Los dos jóvenes salieron de la Casa de Estudios que daba al Monte Sión, cruzaron una terraza de piedra que olía a albahaca y yerbabuena y se encaminaron hacia la casa de Rabí Hatzaiar, apodado el pintor porque se ganaba la vida dibujando, con minúsculos versículos de los salmos, torres y arcadas de la ciudad tres veces santa. Llevaba años sin salir de su modesto estudio y una mujer joven, su sobrina, lo cuidaba y vendía sus pinturas. Su caligrafía era un portento de volutas y perfiles, un enjambre de puntos sagrados, una red de exclamaciones en las que cada nudo o forma tenía, al menos, cien apretados verbos que exhortaban a la serenidad o al canto, al estudio o la vigilia.
Los dos jóvenes, que solían comentar sus dudas con Rabí Hatzaiar, le traían esta vez el misterio de la palabra ´´ imagen´´, be-tzelem, que en el Génesis 1:27 establece el parentesco especular del Creador con su criatura.
-Nuestro rabí sostiene-dijo uno de los jóvenes-que esa imagen está hecha de la extensión infinita de los mundos, de los cielos sin fondo de la noche y las claridades radiantes del día, de los cuales somos un pantalla de carne en la que El ha proyectado el plano secreto de sí-mismo.
El rabino pintor dejó a un lado su lupa gigantesca y el pergamino en el que trabajaba, mesó su barba, sonrió, buscó con los ojos la vieja silla de madera clara y gastada en la que pasaba sus tardes releyendo la Torá, y dijo:
-Seguramente habéis venido a mi pensando que lo sé todo de las imágenes que dibujo, todo acerca de las palomas que vienen a reflejarse en mis pergaminos y papeles, de las rosas de sílabas y las murallas de versículos, pero yo-como todos nosotros-sobrevivo de aquello que mi corazón bate a la sombra de sus cámaras. Es cierto que es aquí-se señaló el pecho-donde el Creador medita y proyecta sus mundos en nosotros, transformándonos, a cada instante, en el más sutil y también el más peligroso de Sus puntos de vista, pero la imagen que de El llevamos, Su sello indeleble, apenas si es una vibración de estrellas lejanas en el nódulo sinusal, todo para estar vivos y casi nada que podamos, realmente, saber.
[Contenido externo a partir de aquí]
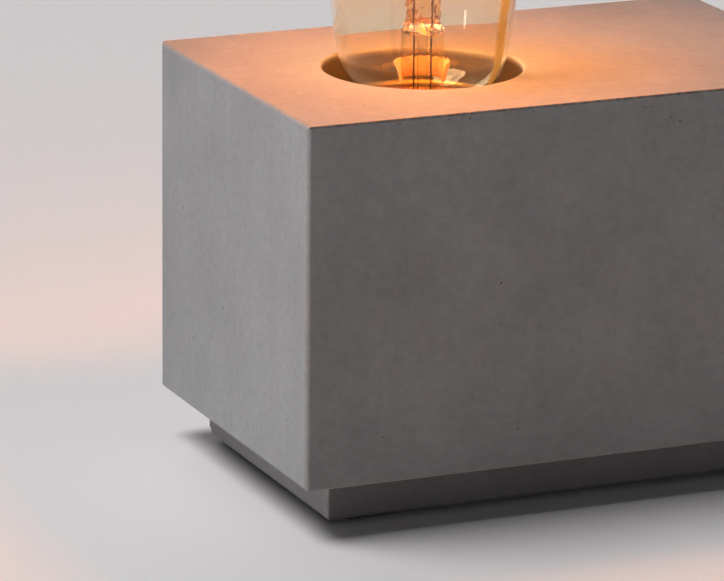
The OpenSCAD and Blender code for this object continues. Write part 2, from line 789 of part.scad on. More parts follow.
// A springy strip: a flat foot under the rivet, a rising tongue and a turned-down nose
module centre_contact() {
    color("#c98b52") difference() {
        translate([axis_x, strip_wide / 2, insert_floor_top]) rotate([90, 0, 0]) linear_extrude(strip_wide)
            polygon(ribbon([
                [-post_x - 2.4, strip_t / 2], [-post_x + 2.2, strip_t / 2], [-post_x + 3, strip_t / 2 + 0.1],
                [-2, contact_rise - strip_t / 2 - 0.3], [-0.8, contact_rise - strip_t / 2],
                [1.2, contact_rise - strip_t / 2], [2.2, contact_rise - 0.5], [3.4, contact_rise - 1.2]
            ], strip_t));
        translate([axis_x - post_x, 0, insert_floor_top - past]) cylinder(r = stud_r + slip / 2, h = 3);
    }
}

module side_contact() {
    color("#c98b52") difference() {
        translate([axis_x, -strip_wide / 2, insert_floor_top]) {
            translate([post_x - 2.2, 0, 0]) cube([riser_x - post_x + 2.2, strip_wide, strip_t]);
            translate([riser_x - strip_t, 0, 0]) cube([strip_t, strip_wide, shell_step]);
        }
        translate([axis_x + post_x, 0, insert_floor_top - past]) cylinder(r = stud_r + slip / 2, h = 3);
    }
}

// Two terminal posts, each with a stud riveted over its contact strip
module holder_posts() {
    color("#c9a24c") for (s = [-1, 1]) translate([axis_x + s * post_x, 0, 0]) difference() {
        union() {
            translate([-post_side / 2, -post_side / 2, post_z]) cube([post_side, post_side, post_h]);
            translate([0, 0, ledge_top - past]) cylinder(r = stud_r, h = insert_floor + strip_t + past);
            translate([0, 0, insert_floor_top + strip_t]) cylinder(r1 = stud_r + 0.6, r2 = stud_r, h = 0.6);
        }
        translate([0, 0, post_z - past]) cylinder(r = lead_r + slip, h = lead_end + slip + past);
        translate([0, 0, post_screw_z]) rotate([0, s * 90, 0]) cylinder(r = post_screw_r + slip, h = post_side);
    }
}

module post_screws() {
    color("#c4c6c8") for (s = [-1, 1]) translate([axis_x + s * post_x, 0, post_screw_z]) rotate([0, s * 90, 0]) {
        translate([0, 0, lead_r + slip / 2]) cylinder(r = post_screw_r, h = post_side / 2 - lead_r);
        translate([0, 0, post_side / 2]) cylinder(r = post_screw_r + 1, h = 1.4);
    }
}

module bulb_tip() {
    color("#b9b6ae") at_axis() {
        translate([0, 0, tip_z]) cylinder(r1 = tip_r - 1, r2 = tip_r, h = tip_h / 2);
        translate([0, 0, tip_z + tip_h / 2]) cylinder(r = tip_r, h = tip_h / 2);
    }
}

module bulb_insulator() {
    color("#1d1b22") at_axis() translate([0, 0, ring_z])
        cylinder(r1 = tip_r + 1.2, r2 = cap_r - 2.8, h = ring_h);
}

// The brass cap: crimped in under the shell, plain where its thread runs, flared at its rim
module bulb_cap() {
    side_r = cap_r - cap_t / 2;
    color("#c9a960") at_axis() rotate_extrude() polygon(ribbon([
        [cap_r - 3.4, shell_foot_z + cap_t / 2], [side_r - 0.9, shell_foot_z + cap_t / 2 + 0.5],
        [side_r - 0.2, shell_foot_z + 1.2], [side_r, shell_foot_z + 2], [side_r, cap_rim - 3.4],
        [side_r + 0.3, cap_rim - 2.6], [side_r + 0.6, cap_rim - 1.9], [side_r + 0.6, cap_rim]
    ], cap_t));
}

// The glass's outer line, from inside the cap to its crown. Heights up to the shoulder are plain sizes,
// and the rest shares out the height above it.
crown_z = glass_h - 31;
glass_line = curve([
    [glass_neck_r, cap_rim - glass_sunk], [glass_neck_r, cap_rim - 1.4], [glass_neck_r + 0.6, cap_rim + 0.6],
    [shoulder_r - 9.2, cap_rim + 3.2], [shoulder_r - 4.9, cap_rim + 7], [shoulder_r - 2.2, cap_rim + 12.6],
    [shoulder_r - 0.5, cap_rim + 21], [shoulder_r + 0.8, cap_rim + 31],
    [glass_r - 2.4, cap_rim + 31 + crown_z * 0.27], [glass_r - 0.4, cap_rim + 31 + crown_z * 0.5],
    [glass_r - 0.2, cap_rim + 31 + crown_z * 0.64], [glass_r - 3, cap_rim + 31 + crown_z * 0.79],
    [glass_r * 0.7, cap_rim + 31 + crown_z * 0.91], [glass_r * 0.4, cap_rim + 31 + crown_z * 0.975],
    [glass_r * 0.16, cap_rim + glass_h - 0.3], [0, cap_rim + glass_h]
], 4);

module bulb_glass() {
    last = len(glass_line) - 1;
    inner = [for (i = [0 : last - 1]) beside(glass_line, -glass_wall)[i]];
    color("#e0a558", 0.35) at_axis() rotate_extrude()
        polygon(concat(glass_line, [[0, cap_rim + glass_h - glass_wall]], reversed(inner)));
}

// The stem: a flare sealed in the neck, a tube, and the flat pinch that holds the wires
module bulb_stem() {
    flare_r = glass_neck_r - glass_wall - stem_wall / 2 - slip;
    tube_r = stem_r - stem_wall / 2;
    color("#f0e2cc", 0.35) at_axis() {
        rotate_extrude() polygon(ribbon(concat(curve([
            [flare_r, cap_rim - glass_sunk + 1], [flare_r - 0.2, cap_rim - glass_sunk + 2.4],
            [tube_r + 2, cap_rim - glass_sunk + 5.5], [tube_r, cap_rim - glass_sunk + 8.5],
            [tube_r, cap_rim - glass_sunk + 11]
        ], 3), [[tube_r, pinch_foot - 2], [tube_r, pinch_foot]]), stem_wall));
        rotate([0, 0, mount_angle]) {
            hull() {
                translate([0, 0, pinch_foot - pinch_sunk]) cylinder(r = stem_r + 0.2, h = 1, $fn = 32);
                pinch_ends(pinch_foot + 3.6, 0.6, 0.15);
            }
            pinch_ends(pinch_foot + 2, pinch_h - 2, 0);
            translate([-(pinch_w - pinch_t) / 2, -pinch_t / 2, pinch_foot + 2])
                cube([pinch_w - pinch_t, pinch_t, pinch_h - 2]);
        }
    }
}

// The two round sides of the pinch, from z up, grown by more
module pinch_ends(z, h, more) {
    for (s = [-1, 1]) translate([s * (pinch_w - pinch_t) / 2, 0, z]) cylinder(r = pinch_t / 2 + more, h = h);
}

// A strip of foil wrapped round the stem, open towards the front
module foil_collar() {
    foot_r = stem_r + 0.2 + slip;
    foot_z = cap_rim + collar_z;
    color("#e2a049") at_axis() rotate([0, 0, mount_angle - 90 + collar_open / 2])
        rotate_extrude(angle = 360 - collar_open) polygon(ribbon([
            [foot_r, foot_z], [foot_r + collar_spread * 0.3, foot_z + collar_h * 0.5],
            [foot_r + collar_spread, foot_z + collar_h]
        ], 0.3));
}

module exhaust_tube() {
    exhaust_z = shell_foot_z + 4;
    color("#f0e2cc", 0.35) at_axis()
        ring(exhaust_r, exhaust_r - 0.6, exhaust_z, pinch_foot - pinch_sunk - exhaust_z);
}

// A place round the cage: step k, radius r and height z, moved by side along the cage's round
function in_cage(k, r, z, side = 0) =
    let (a = mount_angle + cage_start + k * cage_step)
    [axis_x + r * cos(a) - side * sin(a), r * sin(a) + side * cos(a), z];

// The two wires, from inside the cap through the pinch and out to the filament's ends
module lead_wires() {
    color("#4b3a2c") for (s = [0, 1]) {
        k = s == 0 ? 0 : 2 * top_hooks;
        a = mount_angle + (s == 0 ? 180 : 0);
        foot = [axis_x + wire_gap / 2 * cos(a), wire_gap / 2 * sin(a), 0];
        wire(curve([
            foot + [0, 0, shell_foot_z + 5], foot + [0, 0, cap_rim], foot + [0, 0, pinch_foot],
            foot + [0, 0, pinch_top], foot + [0, 0, pinch_top + 2],
            in_cage(k, cage_foot_r * 0.6, cage_foot_z - 3), in_cage(k, cage_foot_r, cage_foot_z - filament_r - wire_r)
        ], 3), wire_r, wire_sides);
    }
}

module glass_rod() {
    color("#f0e2cc", 0.35) at_axis() {
        translate([0, 0, pinch_top]) cylinder(r = rod_r, h = rod_l);
        translate([0, 0, rod_top]) sphere(button_r);
        translate([0, 0, foot_button_z]) sphere(button_r);
    }
}

// Hooks that stand out of the two glass buttons: the upper ones hold the filament's upper bends
module support_wires() {
    color("#8b8680") for (k = [1 : 2 * top_hooks - 1]) {
        top = k % 2 == 1;
        z = top ? rod_top : foot_button_z;
        r = top ? cage_top_r : cage_foot_r;
        wire(curve([
            in_cage(k, button_r - 1, z), in_cage(k, r * 0.5, z), in_cage(k, r * 0.8, z + hook_rise * 0.7),
            in_cage(k, r - 0.7, z + hook_rise), in_cage(k, r + 0.8, z + hook_rise)
        ], 2), hook_r, wire_sides);
    }
}

// The coiled filament, up and down over the hooks like the bars of a cage
module filament() {
    bends = 2 * top_hooks;
    color("#ffb347") wire([
        for (k = [0 : bends])
            let (top = k % 2 == 1, r = top ? cage_top_r : cage_foot_r, way = top ? 1 : -1)
            let (z = (top ? cage_top_z : cage_foot_z) - way * bend_r)
            for (a = k == 0 ? [90, 45, 0] : k == bends ? [180, 135, 90] : [180, 135, 90, 45, 0])
                in_cage(k, r, z + way * bend_r * sin(a), bend_r * cos(a))
    ], filament_r, wire_sides);
}

concrete_block();
base_slab();
feet();
block_inserts();
slab_screws();
cord_grommet();
cord_clamp();
clamp_screws();
small_inserts();
terminal_body();
terminal_barrels();
terminal_screws();
terminal_fixings();
nipple();
seat_washer();
chamber_washer();
earth_tag();
nipple_nut();
live_lead();
neutral_lead();
earth_lead();
holder_cap();
grub_screw();
holder_sleeve();
holder_insert();
screw_shell();
centre_contact();
side_contact();
holder_posts();
post_screws();
bulb_tip();
bulb_insulator();
bulb_cap();
bulb_glass();
bulb_stem();
foil_collar();
exhaust_tube();
lead_wires();
glass_rod();
support_wires();
filament();
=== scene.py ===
import math
import random

import bmesh
import bpy
from mathutils import Matrix, Vector, noise


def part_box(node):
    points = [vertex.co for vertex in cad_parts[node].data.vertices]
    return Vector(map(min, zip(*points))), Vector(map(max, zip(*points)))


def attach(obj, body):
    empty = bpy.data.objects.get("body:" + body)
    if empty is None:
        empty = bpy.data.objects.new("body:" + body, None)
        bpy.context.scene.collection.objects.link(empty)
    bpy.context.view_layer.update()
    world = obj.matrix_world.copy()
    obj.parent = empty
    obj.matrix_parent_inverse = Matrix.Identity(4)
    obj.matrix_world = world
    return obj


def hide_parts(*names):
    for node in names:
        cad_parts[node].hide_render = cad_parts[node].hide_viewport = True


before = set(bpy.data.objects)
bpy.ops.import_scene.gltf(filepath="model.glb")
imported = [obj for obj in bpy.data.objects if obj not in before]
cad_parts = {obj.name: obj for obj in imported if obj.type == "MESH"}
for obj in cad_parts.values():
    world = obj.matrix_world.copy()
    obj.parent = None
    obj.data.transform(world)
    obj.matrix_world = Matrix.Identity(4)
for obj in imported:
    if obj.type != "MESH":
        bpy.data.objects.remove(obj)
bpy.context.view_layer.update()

# The camera stands where the photograph's did, found from the block's edges, and looks down a long lens
# at the block's near corner.
mm = 0.001
sight_azimuth = math.radians(-23.51)
sight_elevation = math.radians(15.67)
sight_roll = math.radians(0.56)
sight_point = Vector((-70.8, -56.5, 71.9)) * mm
sight_distance = 1451.7 * mm
lens_length = 260.2
sensor_width = 36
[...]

Decepcionados, los jóvenes se sumieron en un profundo silencio. Afuera, la ciudad se apagaba en el color vino de la noche inminente. Faltaba un largo mes para el inicio del verano y los vencejos chillaban en el aire sus mensajes familiares. Con la humedad, la albahaca soltó un delicado perfume a plegaria tranquila. El maestro pintor se acercó a su mesa de trabajo, tomó un pequeño tablero, fijó sobre él una lámina de papel blanco y prosiguió:
-Con setenta y cinco pulsaciones por minuto un latido dura aproximadamente 0,8 décimas de segundo, lapso que podemos representar-dibujó-por un círculo subdividido en ocho segmentos. La sístole auricular dura 0,1 segundo; luego se relajan las aurículas 0,7 décimas de segundo. A esa contracción le sigue inmediamente la sístole ventricular, que dura 0,3 de segundo; después, se relaja la musculatura de los ventrículos 0,5 de segundo y durante un lapso de 0,4 décimas de segundo tanto las aurículas como los ventrículos permanecen relajados. Entonces, si habéis prestado atención a los números de ese proceso y recordáis que ocho es el valor de la letra jet, que señala la vida, podéis advertir por qué el Eterno nos concede 0,4 décimas para comprenderlo y 0,4 para vivirlo. Y por qué cuando queremos vivirlo con lucidez nos obliga a comprenderlo y cuando queremos comprenderlo nos fuerza a vivir Su oscuridad.
El dibujo consistía en un círculo dentro de otro, cruzados, ambos, por cuatro diámetros que simbolizaban las cuatro cavidades cordiales. El maestro apoyó su finísimo lápiz en el centro y dijo, con una ternura que a los jóvenes les pareció ultraterrena:
-Pedidle que se Os revele y pondrá fuego en vuestra sangre. Aceptad que lata en ella Sus designios y cada una de vuestras palabras reflejará Su pulso.